Literally, not even to remind myself how old I am. Quite seriously. My husband started to ask how old I am now, and I cut him off. No numbers talk around here!
It’s not just because I don’t like the thought of what happens in the latter years of one’s life — health concerns, cosmetic issues, possible loss of faculties as you realize your teenage son just used a slang phrase you’ve never heard of.
It has to do with the feeling of not having accomplished enough. Not having the time left to do so. Not knowing what to do with this sense of impending doom.
All right, maybe not doom. All things come to an end. I’m not so concerned about that part.
I’m more concerned with how I spent my time while I was here.
Part of me (rather selfishly, I’ll admit) wonders about my writing. What if I die before I finish writing all the books I have planned? A long time ago, I made peace with the fact that I will never read all the publications I potentially could, and honestly this does not bother me. But when it comes to my own work…well, now…
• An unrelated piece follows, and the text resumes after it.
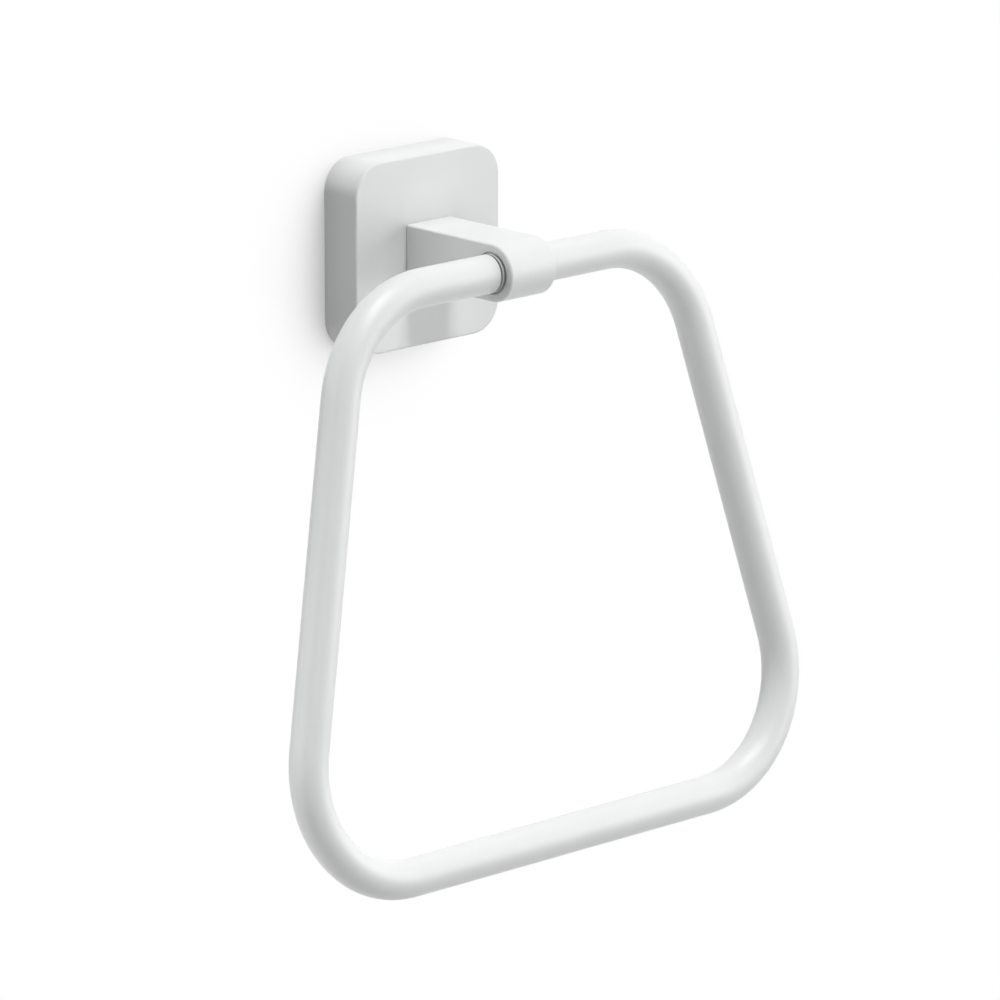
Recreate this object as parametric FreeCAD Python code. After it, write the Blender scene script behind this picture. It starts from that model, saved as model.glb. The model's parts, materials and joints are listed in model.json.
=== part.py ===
import FreeCAD, Part
import math
import os

# Towel ring for a wall, in millimetres.
# The wall is the plane y = 0 and the object stands out of it towards -Y, with +Z up and +X to the right.
# The origin is the middle of the wall bracket's two screw slots, on the wall.

os.makedirs("parts", exist_ok=True)
V = FreeCAD.Vector

# Cover plate
plate_side = 55.0
plate_depth = 13.0
plate_corner_radius = 9.5
plate_edge_round = 0.6
plate_side_wall = 2.0
plate_front_wall = 3.0

# Arm, a square bar whose nose is half round about the ring's axis
arm_width = 17.0
arm_height = 16.6
arm_edge_round = 0.6
arm_root_bevel = 0.3
axis_reach = 48.0
tenon_side = 10.0
tenon_depth = 2.5
tenon_corner_radius = 1.0
tenon_gap = 0.1
bore_relief_gap = 0.55
bore_relief_depth = 0.8

# Ring, a round bar bent to a trapezoid with equal corners, its two ends turned down to journals
bar_diameter = 11.0
journal_diameter = 9.0
journal_proud = 1.5
ring_top_width = 124.0
ring_bottom_width = 202.0
ring_height = 162.0
bend_radius = 34.0
hang_angle = 7.0
end_gap = 0.2
groove_width = 2.6
groove_depth = 0.7

# Joiner pin, in holes drilled into the ring's two ends
joiner_diameter = 5.0
joiner_length = 20.0
joiner_gap = 0.05
joiner_spare = 1.0
joiner_bevel = 0.6

# Sleeves in the arm's bore, each with a flange between the arm's face and the ring's shoulder
sleeve_wall = 0.45
sleeve_proud = 0.9
sleeve_inset = 1.9
sleeve_flange_thickness = 0.55
sleeve_flange_rise = 0.05
sleeve_edge_bevel = 0.08
running_gap = 0.08
seat_gap = 0.02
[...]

And also, what about my blog? If I one day consciously decide to stop blogging and physically follow that through, then it will be what I deemed a necessary and beneficial choice. But that’s totally different to being forced to stop before I’m ready.
Earlier this week (just in case you were hiding under a rock), a total solar eclipse happened. Most people equated viewing it to a spiritual experience. I, on the other hand, cowered in my house, sweating and praying, until it was over.
(I did go outside to look at it once. Only because my husband made me. And, yes, we did have the special glasses.)
Anyway, for some reason, the whole event gave me a sense of…insignificance, and fear.
There are still so many things I have not done with my life. Certain places I haven’t traveled to, that I really, really want to see. People I want to meet (yes, the autistic moth said that).
I can’t figure out what to do with unfinished/maybe finished/could be more?? writing projects. I have no idea if I want to start a Tumblr or Flickr or Wattpad account. I haven’t even chosen a subscription box yet!!
There are too many flavors of smoothie I want to try. Breeds of cat I want to own. Types of clothing I want to wear. (Hey, when you have sensory issues, this is a big deal.)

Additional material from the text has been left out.